>>>>>
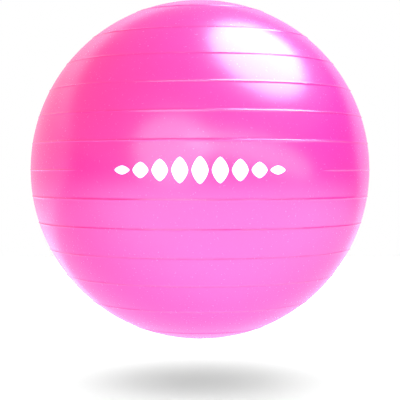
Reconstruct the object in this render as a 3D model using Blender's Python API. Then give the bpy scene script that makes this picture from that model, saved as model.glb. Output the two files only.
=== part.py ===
"""Exercise ball, 65 cm across, with a push-in valve plug at its top pole.

Metres, +Z up. The origin is the middle of the small flat patch that the ball rests on,
and -Y is the front, the side that carries the print.

Three pieces, as the real ball has:
  ball_skin    one-piece rotomoulded PVC skin with its moulded grip rings and parting line
  valve_seat   thicker PVC boss that is fused into the skin's opening and holds the plug
  valve_plug   push-in stopper, pulled out along +Z to pump the ball up or let it down
"""

import math

import bmesh
import bpy

# ---------------------------------------------------------------- driving dimensions
BALL_RADIUS = 0.325
SKIN_THICKNESS = 0.0009
REST_PATCH_RADIUS = 0.034  # about 14 N of ball on about 3.9 kPa of air
CENTRE_Z = math.sqrt(BALL_RADIUS**2 - REST_PATCH_RADIUS**2)

# Moulded rings: level ridges that lie one pitch of height apart, on both sides of the equator.
RING_PITCH = 0.050
RINGS_EACH_SIDE = 6
RING_HEIGHT = 0.0011
RING_FOOT_WIDTH = 0.0040
RING_CREST_WIDTH = 0.0012

# The mould's parting line runs round the equator. It is dressed flush on the printed front.
PARTING_HEIGHT = 0.0008
PARTING_FOOT_WIDTH = 0.0026
PARTING_CREST_WIDTH = 0.0008
PRINT_PANEL_HALF_ANGLE = math.radians(43)

# Valve, around the +Z axis. Depths count down from the top of the ball.
TOUCHING_GAP = 0.0003  # between two pieces that bear on each other
SEAT_COLLAR_RADIUS = 0.0110
SEAT_FLANGE_RADIUS = 0.0200
SEAT_FLANGE_RIM = 0.0007
SEAT_FACE_DEPTH = 0.0002
SEAT_LENGTH = 0.0182
BORE_RADIUS = 0.0039
PLUG_HEAD_RADIUS = 0.0079
PLUG_HEAD_THICKNESS = 0.0020
PLUG_LENGTH = 0.0196
PLUG_STEM_RADIUS = 0.00335
PLUG_TIP_RADIUS = 0.0027
PLUG_CORE_RADIUS = 0.0017
PLUG_CORE_DEPTH = 0.0045
PLUG_RIB_DEPTHS = (0.0060, 0.0092, 0.0124)
PLUG_RIB_WIDTH = 0.0014

SKIN_SEGMENTS = 40
LONGEST_FACET = 0.030
VALVE_SEGMENTS = 32
MERGE_DISTANCE = 1e-6
SHARP_EDGE_ANGLE = math.radians(35)


# ---------------------------------------------------------------- shared functions
def clear_scene():
    for thing in list(bpy.data.objects):
        bpy.data.objects.remove(thing, do_unlink=True)


def plain_material(name, colour, roughness):
    """A non-metallic Principled surface; colour is linear red, green, blue."""
    material = bpy.data.materials.new(name)
    material.use_nodes = True
    shader = material.node_tree.nodes["Principled BSDF"]
    shader.inputs["Base Color"].default_value = (*colour, 1.0)
    shader.inputs["Roughness"].default_value = roughness
    shader.inputs["Metallic"].default_value = 0.0
    return material


def turned_mesh(outline, segments):
    """Spins an outline of (radius, height) points about Z into a bmesh of one closed body.

    An outline that starts and ends on the axis stays open there; any other is a closed loop.
    """
    bm = bmesh.new()
    verts = [bm.verts.new((radius, 0.0, height)) for radius, height in outline]
    meets_axis = outline[0][0] == 0.0 and outline[-1][0] == 0.0
    ends = verts[1:] if meets_axis else verts[1:] + verts[:1]
    edges = [bm.edges.new(pair) for pair in zip(verts, ends)]
    bmesh.ops.spin(
        bm,
        geom=verts + edges,
        cent=(0.0, 0.0, 0.0),
        axis=(0.0, 0.0, 1.0),
        angle=2.0 * math.pi,
        steps=segments,
        use_merge=True,
    )
    bmesh.ops.remove_doubles(bm, verts=bm.verts, dist=MERGE_DISTANCE)
    bmesh.ops.recalc_face_normals(bm, faces=bm.faces)
    return bm


def add_piece(name, bm, material, location=(0.0, 0.0, 0.0), parent=None):
    mesh = bpy.data.meshes.new(name)
    bm.to_mesh(mesh)
    bm.free()
    mesh.shade_smooth()
    mesh.set_sharp_from_angle(angle=SHARP_EDGE_ANGLE)
    mesh.materials.append(material)
    piece = bpy.data.objects.new(name, mesh)
    piece.location = location
    piece.parent = parent
    bpy.context.scene.collection.objects.link(piece)
    return piece


# ---------------------------------------------------------------- ball skin
def sphere_point(radius, latitude):
    """(radius, height) on a sphere about the ball's centre."""
    return radius * math.cos(latitude), radius * math.sin(latitude)


def ring_profile(latitude, height, foot_width, crest_width):
    """The four outline points of one ridge, from its lower foot to its upper foot."""
    foot = 0.5 * foot_width / BALL_RADIUS
    crest = 0.5 * crest_width / BALL_RADIUS
    return [
        sphere_point(BALL_RADIUS, latitude - foot),
        sphere_point(BALL_RADIUS + height, latitude - crest),
        sphere_point(BALL_RADIUS + height, latitude + crest),
        sphere_point(BALL_RADIUS, latitude + foot),
    ]


def band_latitudes(low, high):
    """Latitudes strictly between two others, no further apart than LONGEST_FACET."""
    steps = math.ceil((high - low) * BALL_RADIUS / LONGEST_FACET)
    return [low + (high - low) * i / steps for i in range(1, steps)]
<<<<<
### Required task
Beginning at the top of the data, please return every line until and including the line containing "its top pole.", copied exactly, and nothing past it.

### Finished answer
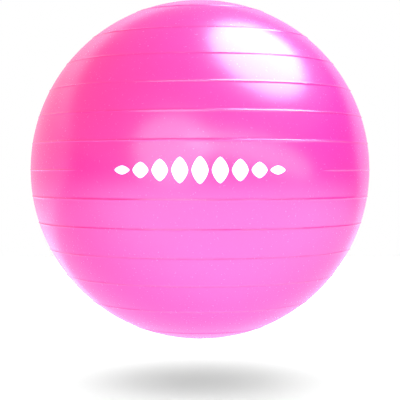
Reconstruct the object in this render as a 3D model using Blender's Python API. Then give the bpy scene script that makes this picture from that model, saved as model.glb. Output the two files only.
=== part.py ===
"""Exercise ball, 65 cm across, with a push-in valve plug at its top pole.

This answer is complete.